YOUR TASK.
Collect every line in the records below that contains the word "each".

━━━━━━━━

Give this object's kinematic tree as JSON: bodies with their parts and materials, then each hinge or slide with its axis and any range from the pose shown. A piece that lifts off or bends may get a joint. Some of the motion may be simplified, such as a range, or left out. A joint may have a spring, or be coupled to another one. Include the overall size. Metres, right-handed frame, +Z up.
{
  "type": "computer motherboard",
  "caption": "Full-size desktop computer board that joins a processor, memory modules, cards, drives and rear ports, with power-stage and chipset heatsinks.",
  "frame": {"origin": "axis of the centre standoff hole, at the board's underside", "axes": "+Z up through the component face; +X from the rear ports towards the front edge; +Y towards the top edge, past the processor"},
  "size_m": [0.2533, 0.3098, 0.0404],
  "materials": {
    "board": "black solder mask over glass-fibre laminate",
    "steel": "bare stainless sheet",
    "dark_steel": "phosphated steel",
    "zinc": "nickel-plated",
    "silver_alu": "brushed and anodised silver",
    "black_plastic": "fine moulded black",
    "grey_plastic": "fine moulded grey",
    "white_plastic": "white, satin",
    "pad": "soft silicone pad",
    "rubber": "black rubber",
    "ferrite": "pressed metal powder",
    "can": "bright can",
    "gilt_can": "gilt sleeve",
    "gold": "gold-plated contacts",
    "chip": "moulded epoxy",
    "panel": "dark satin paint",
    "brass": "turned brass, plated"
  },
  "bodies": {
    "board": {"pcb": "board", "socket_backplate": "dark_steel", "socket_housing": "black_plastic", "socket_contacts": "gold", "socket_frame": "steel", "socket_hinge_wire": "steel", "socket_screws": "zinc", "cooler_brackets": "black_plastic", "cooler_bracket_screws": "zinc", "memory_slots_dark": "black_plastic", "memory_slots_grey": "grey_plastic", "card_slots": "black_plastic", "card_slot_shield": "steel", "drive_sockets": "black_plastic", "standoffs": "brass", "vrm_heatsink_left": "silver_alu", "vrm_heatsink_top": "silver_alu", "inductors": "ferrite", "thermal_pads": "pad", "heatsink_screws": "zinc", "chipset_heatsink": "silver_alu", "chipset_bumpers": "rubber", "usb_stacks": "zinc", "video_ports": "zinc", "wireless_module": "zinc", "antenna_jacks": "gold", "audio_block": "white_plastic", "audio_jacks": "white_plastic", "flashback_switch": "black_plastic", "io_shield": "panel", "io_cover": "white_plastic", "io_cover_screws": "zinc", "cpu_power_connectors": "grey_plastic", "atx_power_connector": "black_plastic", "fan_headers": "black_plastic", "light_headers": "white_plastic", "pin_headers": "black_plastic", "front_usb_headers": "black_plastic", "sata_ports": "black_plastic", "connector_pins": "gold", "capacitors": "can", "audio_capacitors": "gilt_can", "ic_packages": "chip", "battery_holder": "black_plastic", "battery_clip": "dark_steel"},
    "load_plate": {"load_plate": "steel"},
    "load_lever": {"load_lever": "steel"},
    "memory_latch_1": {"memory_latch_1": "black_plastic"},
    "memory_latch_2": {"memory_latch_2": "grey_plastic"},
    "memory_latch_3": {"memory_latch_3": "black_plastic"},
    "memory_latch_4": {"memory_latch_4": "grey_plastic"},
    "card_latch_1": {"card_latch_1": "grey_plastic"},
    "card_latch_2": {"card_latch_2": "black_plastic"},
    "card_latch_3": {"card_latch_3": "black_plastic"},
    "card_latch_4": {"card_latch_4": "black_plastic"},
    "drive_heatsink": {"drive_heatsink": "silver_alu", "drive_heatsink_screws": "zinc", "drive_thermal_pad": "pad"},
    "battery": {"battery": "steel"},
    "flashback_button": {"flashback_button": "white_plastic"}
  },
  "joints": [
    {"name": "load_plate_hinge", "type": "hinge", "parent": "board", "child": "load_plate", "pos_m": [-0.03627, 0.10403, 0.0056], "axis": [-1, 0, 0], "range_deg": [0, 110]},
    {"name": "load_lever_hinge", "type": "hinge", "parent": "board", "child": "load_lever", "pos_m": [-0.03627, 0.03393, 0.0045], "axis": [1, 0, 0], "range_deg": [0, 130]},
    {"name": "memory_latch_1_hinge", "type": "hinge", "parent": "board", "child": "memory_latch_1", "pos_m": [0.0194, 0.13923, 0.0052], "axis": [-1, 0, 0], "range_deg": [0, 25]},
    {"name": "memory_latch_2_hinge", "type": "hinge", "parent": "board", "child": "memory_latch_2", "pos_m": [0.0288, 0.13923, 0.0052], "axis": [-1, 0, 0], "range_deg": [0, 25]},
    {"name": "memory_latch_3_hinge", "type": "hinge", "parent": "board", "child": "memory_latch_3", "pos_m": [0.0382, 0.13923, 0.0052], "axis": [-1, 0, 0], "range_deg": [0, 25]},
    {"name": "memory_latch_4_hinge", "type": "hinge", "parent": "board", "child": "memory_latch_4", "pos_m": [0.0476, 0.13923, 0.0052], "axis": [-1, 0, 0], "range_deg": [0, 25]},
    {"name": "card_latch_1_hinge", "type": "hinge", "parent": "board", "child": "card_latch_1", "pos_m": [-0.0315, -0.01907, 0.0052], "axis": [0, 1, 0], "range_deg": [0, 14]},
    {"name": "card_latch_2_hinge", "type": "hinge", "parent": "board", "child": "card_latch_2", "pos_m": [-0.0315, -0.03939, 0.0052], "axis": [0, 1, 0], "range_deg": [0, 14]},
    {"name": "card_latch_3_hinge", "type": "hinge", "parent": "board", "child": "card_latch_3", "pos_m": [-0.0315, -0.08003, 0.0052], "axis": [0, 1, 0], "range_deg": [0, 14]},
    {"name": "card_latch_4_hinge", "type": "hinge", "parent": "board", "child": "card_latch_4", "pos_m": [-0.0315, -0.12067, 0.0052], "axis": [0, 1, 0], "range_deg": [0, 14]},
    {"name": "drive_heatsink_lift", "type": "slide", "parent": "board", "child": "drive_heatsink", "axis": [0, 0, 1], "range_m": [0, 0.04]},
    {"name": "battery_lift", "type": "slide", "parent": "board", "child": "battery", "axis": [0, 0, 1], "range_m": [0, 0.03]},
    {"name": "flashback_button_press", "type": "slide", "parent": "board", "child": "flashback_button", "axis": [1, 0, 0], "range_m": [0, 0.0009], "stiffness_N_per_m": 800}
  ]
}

━━━━━━━━

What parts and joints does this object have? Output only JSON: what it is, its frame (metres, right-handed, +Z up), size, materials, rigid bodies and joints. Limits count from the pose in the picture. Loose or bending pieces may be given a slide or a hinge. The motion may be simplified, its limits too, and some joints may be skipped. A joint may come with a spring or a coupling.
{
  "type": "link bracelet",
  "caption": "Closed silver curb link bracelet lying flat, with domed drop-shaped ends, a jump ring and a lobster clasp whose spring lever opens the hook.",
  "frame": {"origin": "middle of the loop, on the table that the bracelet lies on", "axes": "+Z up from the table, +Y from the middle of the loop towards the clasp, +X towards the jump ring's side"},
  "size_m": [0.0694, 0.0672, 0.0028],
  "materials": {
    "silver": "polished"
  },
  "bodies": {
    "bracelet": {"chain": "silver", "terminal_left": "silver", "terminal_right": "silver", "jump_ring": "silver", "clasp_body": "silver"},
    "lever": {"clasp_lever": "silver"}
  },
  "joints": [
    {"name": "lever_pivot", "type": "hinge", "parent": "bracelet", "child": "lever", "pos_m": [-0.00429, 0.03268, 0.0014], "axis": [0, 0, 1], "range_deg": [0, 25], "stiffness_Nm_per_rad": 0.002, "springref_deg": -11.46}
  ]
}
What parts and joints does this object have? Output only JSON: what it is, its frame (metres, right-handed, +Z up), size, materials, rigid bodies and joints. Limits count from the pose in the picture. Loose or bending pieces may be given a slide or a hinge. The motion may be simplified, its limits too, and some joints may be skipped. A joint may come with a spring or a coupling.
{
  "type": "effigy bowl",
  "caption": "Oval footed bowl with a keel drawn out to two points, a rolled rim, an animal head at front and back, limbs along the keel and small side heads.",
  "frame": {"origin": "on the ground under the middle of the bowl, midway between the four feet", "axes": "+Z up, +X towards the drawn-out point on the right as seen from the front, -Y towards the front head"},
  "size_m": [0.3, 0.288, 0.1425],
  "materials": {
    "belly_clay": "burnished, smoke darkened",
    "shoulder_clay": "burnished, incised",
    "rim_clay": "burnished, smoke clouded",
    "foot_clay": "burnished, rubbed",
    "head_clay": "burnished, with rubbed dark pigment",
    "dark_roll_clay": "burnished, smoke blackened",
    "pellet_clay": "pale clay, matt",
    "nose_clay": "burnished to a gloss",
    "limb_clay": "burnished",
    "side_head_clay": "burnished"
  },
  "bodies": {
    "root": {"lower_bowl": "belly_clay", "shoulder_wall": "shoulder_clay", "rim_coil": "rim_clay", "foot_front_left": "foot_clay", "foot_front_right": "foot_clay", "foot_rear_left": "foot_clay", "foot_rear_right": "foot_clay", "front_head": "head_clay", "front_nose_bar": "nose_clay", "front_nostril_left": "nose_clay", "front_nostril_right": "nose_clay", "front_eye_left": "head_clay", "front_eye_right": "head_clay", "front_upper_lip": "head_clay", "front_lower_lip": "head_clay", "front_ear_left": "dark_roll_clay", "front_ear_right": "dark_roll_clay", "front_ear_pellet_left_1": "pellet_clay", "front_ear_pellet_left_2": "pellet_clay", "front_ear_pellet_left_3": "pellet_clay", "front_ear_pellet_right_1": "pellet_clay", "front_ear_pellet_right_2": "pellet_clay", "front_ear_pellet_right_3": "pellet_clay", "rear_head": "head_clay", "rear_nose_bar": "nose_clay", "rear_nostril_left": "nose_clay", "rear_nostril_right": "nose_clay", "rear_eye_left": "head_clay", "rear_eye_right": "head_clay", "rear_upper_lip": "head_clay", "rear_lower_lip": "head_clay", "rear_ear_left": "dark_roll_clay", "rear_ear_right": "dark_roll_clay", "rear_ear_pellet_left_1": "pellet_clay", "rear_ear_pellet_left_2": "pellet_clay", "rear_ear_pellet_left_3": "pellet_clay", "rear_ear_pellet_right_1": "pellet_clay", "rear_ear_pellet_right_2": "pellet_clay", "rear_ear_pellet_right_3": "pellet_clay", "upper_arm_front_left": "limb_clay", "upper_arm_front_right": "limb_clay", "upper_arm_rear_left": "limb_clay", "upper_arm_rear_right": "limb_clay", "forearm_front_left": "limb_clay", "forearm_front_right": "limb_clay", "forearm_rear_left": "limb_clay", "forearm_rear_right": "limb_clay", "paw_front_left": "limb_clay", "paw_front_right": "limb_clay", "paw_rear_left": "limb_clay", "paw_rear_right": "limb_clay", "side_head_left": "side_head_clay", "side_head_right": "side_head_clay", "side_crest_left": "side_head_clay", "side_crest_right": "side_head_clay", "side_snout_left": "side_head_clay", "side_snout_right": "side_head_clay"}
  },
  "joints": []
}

━━━━━━━━

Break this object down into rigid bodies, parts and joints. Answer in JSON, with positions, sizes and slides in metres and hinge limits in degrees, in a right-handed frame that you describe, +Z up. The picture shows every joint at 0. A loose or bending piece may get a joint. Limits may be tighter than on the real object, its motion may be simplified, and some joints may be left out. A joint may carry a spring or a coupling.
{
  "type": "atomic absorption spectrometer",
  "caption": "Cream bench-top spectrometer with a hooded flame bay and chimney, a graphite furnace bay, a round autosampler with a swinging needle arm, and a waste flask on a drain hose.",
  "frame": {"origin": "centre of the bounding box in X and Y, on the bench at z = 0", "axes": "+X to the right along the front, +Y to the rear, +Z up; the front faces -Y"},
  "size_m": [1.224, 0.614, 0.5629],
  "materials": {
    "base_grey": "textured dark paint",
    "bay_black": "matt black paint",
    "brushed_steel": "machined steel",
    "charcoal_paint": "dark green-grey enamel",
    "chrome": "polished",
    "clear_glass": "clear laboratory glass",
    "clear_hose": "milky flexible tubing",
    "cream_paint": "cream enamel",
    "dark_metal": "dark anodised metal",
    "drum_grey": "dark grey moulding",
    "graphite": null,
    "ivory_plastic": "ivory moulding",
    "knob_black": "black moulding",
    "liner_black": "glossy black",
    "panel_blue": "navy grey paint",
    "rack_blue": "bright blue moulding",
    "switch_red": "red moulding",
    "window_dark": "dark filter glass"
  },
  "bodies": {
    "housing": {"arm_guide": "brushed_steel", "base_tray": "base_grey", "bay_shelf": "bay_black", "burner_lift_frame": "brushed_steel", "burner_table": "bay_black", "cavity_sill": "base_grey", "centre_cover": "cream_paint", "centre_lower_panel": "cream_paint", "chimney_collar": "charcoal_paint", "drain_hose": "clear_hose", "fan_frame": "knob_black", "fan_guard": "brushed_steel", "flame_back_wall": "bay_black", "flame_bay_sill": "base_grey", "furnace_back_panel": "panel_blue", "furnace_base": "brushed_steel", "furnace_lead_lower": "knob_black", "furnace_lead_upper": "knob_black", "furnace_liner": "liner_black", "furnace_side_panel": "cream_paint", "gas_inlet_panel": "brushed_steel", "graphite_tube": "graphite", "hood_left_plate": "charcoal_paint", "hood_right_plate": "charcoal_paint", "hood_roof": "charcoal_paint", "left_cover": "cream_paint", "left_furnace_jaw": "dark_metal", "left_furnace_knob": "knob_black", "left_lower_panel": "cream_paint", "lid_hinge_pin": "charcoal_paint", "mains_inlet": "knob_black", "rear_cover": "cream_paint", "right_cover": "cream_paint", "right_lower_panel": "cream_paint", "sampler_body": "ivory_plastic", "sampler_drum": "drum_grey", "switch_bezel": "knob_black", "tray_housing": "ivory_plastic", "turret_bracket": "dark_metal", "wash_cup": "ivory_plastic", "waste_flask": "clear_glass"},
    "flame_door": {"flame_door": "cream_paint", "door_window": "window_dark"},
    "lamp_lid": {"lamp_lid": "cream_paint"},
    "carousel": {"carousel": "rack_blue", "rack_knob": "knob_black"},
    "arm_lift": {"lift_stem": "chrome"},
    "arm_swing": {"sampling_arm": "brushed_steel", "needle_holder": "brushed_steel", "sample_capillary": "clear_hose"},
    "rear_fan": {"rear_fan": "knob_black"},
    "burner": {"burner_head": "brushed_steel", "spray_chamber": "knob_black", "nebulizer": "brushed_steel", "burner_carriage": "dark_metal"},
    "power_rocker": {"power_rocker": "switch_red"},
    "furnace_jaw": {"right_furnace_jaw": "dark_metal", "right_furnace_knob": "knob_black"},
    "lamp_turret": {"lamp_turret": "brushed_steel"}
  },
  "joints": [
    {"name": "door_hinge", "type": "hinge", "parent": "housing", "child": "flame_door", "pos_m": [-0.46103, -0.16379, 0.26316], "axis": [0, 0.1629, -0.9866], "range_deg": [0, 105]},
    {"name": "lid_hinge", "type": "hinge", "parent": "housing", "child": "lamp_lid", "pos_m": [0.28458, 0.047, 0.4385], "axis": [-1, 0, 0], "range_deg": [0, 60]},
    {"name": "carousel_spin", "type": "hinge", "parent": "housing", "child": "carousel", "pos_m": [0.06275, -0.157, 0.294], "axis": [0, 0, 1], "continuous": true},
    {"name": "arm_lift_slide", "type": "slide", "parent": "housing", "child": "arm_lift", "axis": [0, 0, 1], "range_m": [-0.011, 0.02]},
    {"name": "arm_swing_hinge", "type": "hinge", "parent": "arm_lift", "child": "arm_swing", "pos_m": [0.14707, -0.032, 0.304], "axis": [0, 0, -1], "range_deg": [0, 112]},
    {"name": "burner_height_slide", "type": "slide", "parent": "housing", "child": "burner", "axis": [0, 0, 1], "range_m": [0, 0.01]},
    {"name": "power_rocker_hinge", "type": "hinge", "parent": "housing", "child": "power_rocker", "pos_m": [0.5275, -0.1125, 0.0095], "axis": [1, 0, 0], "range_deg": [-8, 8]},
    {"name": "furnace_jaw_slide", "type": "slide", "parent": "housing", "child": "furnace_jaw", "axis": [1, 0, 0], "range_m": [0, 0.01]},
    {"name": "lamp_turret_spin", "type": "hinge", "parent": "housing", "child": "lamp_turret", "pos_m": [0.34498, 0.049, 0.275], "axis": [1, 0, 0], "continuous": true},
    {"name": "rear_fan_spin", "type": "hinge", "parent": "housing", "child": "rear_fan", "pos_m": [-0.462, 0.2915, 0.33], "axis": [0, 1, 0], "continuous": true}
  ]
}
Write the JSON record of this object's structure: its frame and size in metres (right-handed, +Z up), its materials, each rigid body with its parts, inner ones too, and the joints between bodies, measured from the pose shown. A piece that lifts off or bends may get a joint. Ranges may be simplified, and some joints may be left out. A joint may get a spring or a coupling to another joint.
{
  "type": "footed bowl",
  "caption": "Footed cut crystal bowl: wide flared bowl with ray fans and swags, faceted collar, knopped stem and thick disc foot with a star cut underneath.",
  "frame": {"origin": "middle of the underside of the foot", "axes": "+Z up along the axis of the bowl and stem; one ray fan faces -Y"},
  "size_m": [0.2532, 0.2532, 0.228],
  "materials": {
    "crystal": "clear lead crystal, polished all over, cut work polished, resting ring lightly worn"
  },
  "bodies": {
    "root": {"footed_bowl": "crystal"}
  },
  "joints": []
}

━━━━━━━━

EXPECTED OUTPUT.
Give this object's kinematic tree as JSON: bodies with their parts and materials, then each hinge or slide with its axis and any range from the pose shown. A piece that lifts off or bends may get a joint. Some of the motion may be simplified, such as a range, or left out. A joint may have a spring, or be coupled to another one. Include the overall size. Metres, right-handed frame, +Z up.
Write the JSON record of this object's structure: its frame and size in metres (right-handed, +Z up), its materials, each rigid body with its parts, inner ones too, and the joints between bodies, measured from the pose shown. A piece that lifts off or bends may get a joint. Ranges may be simplified, and some joints may be left out. A joint may get a spring or a coupling to another joint.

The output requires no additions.